Bir sistem sağlayıcısı olarak, sabit ve mobil intralojistik uygulamaları için tahrik sistemleri geliştiren ve üreten ABM Greiffenberger, talep üzerine müşterilerinin maliyetlerini düşürmelerini sağlayan özel çözümler de sunabiliyor ve konveyör sistemleri ile ağır yükleri yüksek ivmelenme ile durağan halden hareketli hale geçirebiliyor. Firmanın bu kabiliyeti, ABM’nin müşterileriyle olan yakın iş birliği ve ortaklığı sayesinde mümkün oluyor. Peki, ulusal ve uluslararası üretim sahalarında makine ve fabrika mühendisliği alanında ve çok çeşitli aplikasyonlara yönelik yıllık ortalama 330.000 adet ürün imalatı yapan ABM Greiffenberger’in, özel olarak hazırlanmış sistem çözümlerini karakterize eden nedir?

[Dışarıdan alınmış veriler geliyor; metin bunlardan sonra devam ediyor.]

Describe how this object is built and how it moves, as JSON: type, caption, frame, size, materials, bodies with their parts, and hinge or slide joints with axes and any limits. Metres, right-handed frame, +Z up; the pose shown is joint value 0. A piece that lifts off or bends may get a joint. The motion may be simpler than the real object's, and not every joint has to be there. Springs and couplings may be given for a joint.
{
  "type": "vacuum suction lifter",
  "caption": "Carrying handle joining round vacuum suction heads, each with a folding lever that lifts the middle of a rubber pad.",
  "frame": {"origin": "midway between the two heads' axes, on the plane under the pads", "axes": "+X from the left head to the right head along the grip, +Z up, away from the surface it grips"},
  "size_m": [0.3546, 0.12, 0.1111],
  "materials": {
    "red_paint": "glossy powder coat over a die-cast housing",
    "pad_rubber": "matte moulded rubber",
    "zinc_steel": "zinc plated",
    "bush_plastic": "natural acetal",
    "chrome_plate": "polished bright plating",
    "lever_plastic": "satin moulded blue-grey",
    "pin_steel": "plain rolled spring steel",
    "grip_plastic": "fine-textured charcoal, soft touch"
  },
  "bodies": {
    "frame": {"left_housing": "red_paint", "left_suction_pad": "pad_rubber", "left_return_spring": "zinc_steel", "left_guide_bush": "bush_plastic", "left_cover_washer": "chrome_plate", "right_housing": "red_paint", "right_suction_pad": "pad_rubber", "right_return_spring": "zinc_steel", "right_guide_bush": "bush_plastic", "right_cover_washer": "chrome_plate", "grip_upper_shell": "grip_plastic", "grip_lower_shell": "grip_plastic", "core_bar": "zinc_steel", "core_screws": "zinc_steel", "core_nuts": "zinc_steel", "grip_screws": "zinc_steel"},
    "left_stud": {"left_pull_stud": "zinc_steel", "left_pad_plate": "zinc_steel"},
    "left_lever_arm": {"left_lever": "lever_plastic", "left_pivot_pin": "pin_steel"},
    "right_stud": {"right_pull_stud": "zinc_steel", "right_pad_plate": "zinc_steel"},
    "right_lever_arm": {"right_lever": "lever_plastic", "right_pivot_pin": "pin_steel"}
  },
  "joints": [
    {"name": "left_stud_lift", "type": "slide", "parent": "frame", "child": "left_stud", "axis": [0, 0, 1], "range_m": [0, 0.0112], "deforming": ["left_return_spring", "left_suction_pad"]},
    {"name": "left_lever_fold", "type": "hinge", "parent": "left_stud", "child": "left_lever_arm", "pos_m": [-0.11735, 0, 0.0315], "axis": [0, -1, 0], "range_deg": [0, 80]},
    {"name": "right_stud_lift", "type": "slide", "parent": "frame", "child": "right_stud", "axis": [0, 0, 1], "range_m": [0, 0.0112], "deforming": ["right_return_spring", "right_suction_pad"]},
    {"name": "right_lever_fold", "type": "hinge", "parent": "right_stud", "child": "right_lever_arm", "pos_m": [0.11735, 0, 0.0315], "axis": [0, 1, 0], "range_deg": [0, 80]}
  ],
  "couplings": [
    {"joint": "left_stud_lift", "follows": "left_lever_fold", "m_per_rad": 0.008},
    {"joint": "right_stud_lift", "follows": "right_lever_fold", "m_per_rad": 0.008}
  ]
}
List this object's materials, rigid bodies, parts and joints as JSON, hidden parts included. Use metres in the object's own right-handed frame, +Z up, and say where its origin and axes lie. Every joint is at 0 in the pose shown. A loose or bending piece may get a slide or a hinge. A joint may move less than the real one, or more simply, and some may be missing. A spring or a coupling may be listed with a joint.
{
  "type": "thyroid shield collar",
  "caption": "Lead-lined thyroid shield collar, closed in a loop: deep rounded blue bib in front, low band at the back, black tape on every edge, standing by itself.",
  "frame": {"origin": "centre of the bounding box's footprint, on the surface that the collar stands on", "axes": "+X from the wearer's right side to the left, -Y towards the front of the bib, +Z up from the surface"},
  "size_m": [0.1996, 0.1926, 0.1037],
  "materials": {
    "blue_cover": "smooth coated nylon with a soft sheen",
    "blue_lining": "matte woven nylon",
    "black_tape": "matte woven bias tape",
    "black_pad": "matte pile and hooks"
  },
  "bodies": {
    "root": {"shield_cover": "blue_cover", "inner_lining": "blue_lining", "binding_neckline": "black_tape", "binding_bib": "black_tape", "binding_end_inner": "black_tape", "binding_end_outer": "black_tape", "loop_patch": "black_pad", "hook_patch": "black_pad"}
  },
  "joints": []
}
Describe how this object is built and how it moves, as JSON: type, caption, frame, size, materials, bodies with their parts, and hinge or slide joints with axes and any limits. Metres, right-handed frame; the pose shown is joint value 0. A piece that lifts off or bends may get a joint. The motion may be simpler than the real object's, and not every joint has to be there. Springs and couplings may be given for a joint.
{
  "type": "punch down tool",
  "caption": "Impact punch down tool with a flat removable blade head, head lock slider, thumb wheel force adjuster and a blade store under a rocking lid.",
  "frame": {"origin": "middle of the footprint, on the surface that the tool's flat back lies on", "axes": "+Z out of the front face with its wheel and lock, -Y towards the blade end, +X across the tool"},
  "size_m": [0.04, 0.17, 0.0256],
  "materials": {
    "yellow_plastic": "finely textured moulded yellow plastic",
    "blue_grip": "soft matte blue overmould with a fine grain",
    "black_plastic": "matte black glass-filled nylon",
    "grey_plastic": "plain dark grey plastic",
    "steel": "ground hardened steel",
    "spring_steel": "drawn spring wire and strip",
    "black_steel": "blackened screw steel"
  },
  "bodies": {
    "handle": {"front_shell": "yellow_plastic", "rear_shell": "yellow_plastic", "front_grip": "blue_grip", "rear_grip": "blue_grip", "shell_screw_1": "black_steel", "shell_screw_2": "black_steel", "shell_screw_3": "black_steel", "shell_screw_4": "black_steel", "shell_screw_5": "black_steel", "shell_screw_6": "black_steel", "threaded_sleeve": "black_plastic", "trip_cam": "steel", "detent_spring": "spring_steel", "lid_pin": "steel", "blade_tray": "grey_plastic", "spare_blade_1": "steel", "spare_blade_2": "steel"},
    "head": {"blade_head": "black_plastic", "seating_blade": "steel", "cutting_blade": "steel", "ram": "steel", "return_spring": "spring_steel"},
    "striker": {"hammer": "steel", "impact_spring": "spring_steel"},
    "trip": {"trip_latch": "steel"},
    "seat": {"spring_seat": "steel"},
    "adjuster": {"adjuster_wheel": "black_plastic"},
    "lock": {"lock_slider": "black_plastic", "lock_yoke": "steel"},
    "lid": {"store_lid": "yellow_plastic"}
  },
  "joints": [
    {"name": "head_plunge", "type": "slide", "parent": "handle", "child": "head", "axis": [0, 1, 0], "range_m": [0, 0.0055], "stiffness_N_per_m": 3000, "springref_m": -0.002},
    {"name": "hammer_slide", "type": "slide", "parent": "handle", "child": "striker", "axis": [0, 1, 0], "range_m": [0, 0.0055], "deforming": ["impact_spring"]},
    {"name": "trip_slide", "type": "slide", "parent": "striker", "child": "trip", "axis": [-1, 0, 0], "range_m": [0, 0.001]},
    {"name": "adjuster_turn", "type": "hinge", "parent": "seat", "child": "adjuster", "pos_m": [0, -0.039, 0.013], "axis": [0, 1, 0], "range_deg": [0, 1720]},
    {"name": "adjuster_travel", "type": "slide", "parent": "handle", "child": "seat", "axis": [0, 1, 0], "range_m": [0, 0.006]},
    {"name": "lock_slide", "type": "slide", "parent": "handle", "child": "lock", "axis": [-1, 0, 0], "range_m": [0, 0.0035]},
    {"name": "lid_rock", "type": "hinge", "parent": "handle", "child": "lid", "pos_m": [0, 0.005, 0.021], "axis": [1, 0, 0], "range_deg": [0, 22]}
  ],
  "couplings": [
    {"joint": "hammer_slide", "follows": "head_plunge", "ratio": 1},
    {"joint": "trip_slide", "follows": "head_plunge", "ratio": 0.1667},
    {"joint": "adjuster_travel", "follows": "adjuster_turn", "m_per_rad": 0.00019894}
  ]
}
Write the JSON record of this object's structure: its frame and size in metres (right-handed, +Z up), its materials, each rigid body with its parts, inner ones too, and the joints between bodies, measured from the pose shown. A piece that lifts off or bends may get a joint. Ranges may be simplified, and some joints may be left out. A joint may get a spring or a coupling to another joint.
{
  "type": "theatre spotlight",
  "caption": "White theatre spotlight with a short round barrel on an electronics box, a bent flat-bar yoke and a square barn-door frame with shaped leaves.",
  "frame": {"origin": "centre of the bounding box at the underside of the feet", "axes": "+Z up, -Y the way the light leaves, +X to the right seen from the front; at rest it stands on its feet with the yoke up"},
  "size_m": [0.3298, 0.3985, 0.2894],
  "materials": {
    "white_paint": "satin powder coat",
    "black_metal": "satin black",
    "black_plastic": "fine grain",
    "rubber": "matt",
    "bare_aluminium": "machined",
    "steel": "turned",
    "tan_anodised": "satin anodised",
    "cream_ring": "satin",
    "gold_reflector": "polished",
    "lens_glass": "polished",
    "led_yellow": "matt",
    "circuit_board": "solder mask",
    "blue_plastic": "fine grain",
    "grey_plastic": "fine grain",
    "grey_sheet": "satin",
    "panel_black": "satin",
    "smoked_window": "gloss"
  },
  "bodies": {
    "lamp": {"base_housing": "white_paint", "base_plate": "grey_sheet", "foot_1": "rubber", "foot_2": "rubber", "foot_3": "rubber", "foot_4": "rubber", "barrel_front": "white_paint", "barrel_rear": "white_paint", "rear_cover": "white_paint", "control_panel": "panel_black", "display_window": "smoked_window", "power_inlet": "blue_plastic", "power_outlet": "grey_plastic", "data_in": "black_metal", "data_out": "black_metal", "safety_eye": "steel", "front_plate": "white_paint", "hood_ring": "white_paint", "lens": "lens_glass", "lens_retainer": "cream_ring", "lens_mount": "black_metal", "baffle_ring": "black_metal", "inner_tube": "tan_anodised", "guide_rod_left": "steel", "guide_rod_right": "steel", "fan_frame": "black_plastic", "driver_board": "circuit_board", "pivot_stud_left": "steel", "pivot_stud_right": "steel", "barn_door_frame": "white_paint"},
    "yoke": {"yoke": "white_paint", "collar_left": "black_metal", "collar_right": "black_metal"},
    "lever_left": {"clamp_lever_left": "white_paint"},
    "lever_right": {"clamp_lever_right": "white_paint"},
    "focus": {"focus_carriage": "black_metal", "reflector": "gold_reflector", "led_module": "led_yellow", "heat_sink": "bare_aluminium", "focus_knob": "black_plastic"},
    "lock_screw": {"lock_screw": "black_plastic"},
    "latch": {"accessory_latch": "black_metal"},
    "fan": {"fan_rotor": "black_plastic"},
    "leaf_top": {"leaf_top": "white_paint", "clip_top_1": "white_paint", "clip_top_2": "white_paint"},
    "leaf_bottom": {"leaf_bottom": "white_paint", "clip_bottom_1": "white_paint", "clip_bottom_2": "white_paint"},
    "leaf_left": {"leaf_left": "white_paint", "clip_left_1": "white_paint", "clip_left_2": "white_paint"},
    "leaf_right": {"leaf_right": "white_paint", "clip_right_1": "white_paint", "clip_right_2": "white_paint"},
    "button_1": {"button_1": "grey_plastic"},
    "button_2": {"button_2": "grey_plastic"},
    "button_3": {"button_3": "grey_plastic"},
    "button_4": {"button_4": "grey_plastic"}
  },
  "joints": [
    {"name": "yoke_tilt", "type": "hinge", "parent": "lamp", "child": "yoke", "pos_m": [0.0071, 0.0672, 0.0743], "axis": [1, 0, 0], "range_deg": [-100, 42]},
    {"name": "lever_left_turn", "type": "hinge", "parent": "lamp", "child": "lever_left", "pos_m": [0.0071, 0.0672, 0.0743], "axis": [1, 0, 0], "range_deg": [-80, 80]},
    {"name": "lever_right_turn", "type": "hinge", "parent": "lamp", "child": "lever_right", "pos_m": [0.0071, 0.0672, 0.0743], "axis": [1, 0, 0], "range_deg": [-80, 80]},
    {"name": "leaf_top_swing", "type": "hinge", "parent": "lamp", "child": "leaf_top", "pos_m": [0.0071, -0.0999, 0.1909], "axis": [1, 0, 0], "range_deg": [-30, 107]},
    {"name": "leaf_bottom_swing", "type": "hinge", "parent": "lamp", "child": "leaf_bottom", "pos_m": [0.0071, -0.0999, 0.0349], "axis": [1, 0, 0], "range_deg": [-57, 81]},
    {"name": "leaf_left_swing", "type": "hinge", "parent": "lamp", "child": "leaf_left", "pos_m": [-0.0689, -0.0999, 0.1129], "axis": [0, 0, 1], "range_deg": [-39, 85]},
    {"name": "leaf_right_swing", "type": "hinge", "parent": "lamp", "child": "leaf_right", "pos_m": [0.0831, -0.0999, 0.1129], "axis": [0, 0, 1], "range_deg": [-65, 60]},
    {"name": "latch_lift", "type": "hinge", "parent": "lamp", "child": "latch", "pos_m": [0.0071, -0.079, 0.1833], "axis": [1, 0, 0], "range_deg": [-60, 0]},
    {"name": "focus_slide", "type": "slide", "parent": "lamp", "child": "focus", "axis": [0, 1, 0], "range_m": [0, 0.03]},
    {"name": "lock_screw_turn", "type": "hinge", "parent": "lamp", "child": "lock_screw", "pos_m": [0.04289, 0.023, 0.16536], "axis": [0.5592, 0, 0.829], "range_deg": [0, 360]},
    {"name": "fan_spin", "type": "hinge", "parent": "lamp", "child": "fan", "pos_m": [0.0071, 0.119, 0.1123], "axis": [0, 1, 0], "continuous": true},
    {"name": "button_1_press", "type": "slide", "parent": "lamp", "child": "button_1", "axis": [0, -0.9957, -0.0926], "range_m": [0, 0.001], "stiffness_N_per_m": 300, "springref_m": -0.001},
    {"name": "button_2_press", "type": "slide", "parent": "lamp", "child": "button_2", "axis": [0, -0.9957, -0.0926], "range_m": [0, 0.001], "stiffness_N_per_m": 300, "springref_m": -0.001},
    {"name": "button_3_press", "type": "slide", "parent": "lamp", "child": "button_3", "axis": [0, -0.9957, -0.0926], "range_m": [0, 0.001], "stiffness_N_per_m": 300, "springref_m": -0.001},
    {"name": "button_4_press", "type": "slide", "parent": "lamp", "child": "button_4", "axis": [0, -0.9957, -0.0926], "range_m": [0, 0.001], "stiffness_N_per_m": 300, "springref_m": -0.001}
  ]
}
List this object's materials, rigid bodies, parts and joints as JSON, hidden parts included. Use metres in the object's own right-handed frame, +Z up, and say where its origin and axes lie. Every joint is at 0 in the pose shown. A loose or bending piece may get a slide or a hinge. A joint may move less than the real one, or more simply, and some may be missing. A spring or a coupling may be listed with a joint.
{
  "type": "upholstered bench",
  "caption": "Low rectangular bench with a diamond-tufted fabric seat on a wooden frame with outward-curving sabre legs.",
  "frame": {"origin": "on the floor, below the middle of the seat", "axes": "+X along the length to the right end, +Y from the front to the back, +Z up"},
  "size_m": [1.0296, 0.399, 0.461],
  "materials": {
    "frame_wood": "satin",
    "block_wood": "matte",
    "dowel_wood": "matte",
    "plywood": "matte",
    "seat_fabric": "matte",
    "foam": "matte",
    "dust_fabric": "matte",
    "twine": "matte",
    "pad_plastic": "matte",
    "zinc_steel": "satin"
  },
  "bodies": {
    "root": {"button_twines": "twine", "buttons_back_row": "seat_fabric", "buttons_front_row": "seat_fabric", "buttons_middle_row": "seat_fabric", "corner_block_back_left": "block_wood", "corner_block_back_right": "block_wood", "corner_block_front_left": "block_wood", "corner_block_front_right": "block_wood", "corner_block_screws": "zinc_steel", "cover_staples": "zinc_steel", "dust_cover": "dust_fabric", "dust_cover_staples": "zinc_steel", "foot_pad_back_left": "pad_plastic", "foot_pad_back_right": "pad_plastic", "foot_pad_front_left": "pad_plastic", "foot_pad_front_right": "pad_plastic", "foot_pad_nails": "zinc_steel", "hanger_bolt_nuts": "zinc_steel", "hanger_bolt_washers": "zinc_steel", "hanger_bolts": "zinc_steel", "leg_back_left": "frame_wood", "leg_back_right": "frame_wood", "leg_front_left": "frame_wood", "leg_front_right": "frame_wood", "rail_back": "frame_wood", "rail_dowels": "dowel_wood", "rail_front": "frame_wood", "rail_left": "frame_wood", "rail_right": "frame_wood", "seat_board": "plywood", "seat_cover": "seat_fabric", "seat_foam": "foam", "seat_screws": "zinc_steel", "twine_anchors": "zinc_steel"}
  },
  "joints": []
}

“İntralojistik çözüm üreticilerinin tahrik sistemleri için ne gibi gereksinimleri var?” sorusunu yanıtlayan ABM Greiffenberger Ar-Ge Departman Yöneticisi Ralf Fickentscher, “Her zaman bulunabilir ve sorunsuz çalışan yüksek verimli çözümler istiyorlar” diye cevaplıyor. Şirket, müşterilerin maliyetleri düşürmelerine ve böylece hızlı bir yatırım getirisinden kar elde etmelerine yardımcı olan tahrik çözümleri için tek durak noktası olma niteliği taşıyor. Ralf Fickentscher’ın meslektaşı olan ABM Takım Lideri ve İnverterlör Ürün Müdürü Stephan Thoma, “Motorlarımız, özellikle sistemlerin öncelikli olarak çalıştığı kısmi yük işletim aralığında son derece verimlidir” diyor. Bir elektrik motorunun kısmi yük çalışma aralığında çok hassas ve verimli bir şekilde çalışabilmesi, yüksek toplam enerji verimliliğinin ana nedenlerinden biridir. Örneğin Sinochron motor, sensörler olmadan da çalıştırılabilen ve yüksek başlangıç torkuna sahiptir. Bu, özellikle intralojistik uygulamalarda önemlidir; çünkü konveyör sistemleri genellikle ağır yükleri durağan halden kısa bir süre içinde hareket ettirebilmelidir: 1:200 hız kontrol aralığı ile Sinochron Serisi, sabit yükleri hareket ettirmek için tam başlangıç torkunu hemen uygulayabilir ve neredeyse 0’dan 100’e kalkış yapar.
Güçlü ve kompakt
Sinochron Serisi, özel tasarımları sayesinde sensörsüz çalışma için mükemmel olan sürekli mıknatıslı senkron motorlardır. Stephan Thoma, seriyi “Çok dinamikler” diye açıklıyor. Endüksiyon motorundan yaklaşık iki kat daha yüksek kısa süreli aşırı yük kapasitesine sahip bu motor çözümüyle ilgili bilgiler veren Ralf Fickentscher, “Ayrıca, IEC 63 gövde en küçük kasa bile 4,5 Nm’lik nominal torklara ulaşabilir ve aşırı yük kapasitesini neredeyse iki katına çıkarabilir. Motor bu yüksek güç yoğunluğunu sağladığı için çözümlerimizi daha kompakt hale getirebiliriz. Sonuç olarak, kullanıcı genellikle daha küçük bir motor seçebilir ve böylece kurulum alanını ve enerji tüketimini azaltabilir” açıklamasında bulunuyor.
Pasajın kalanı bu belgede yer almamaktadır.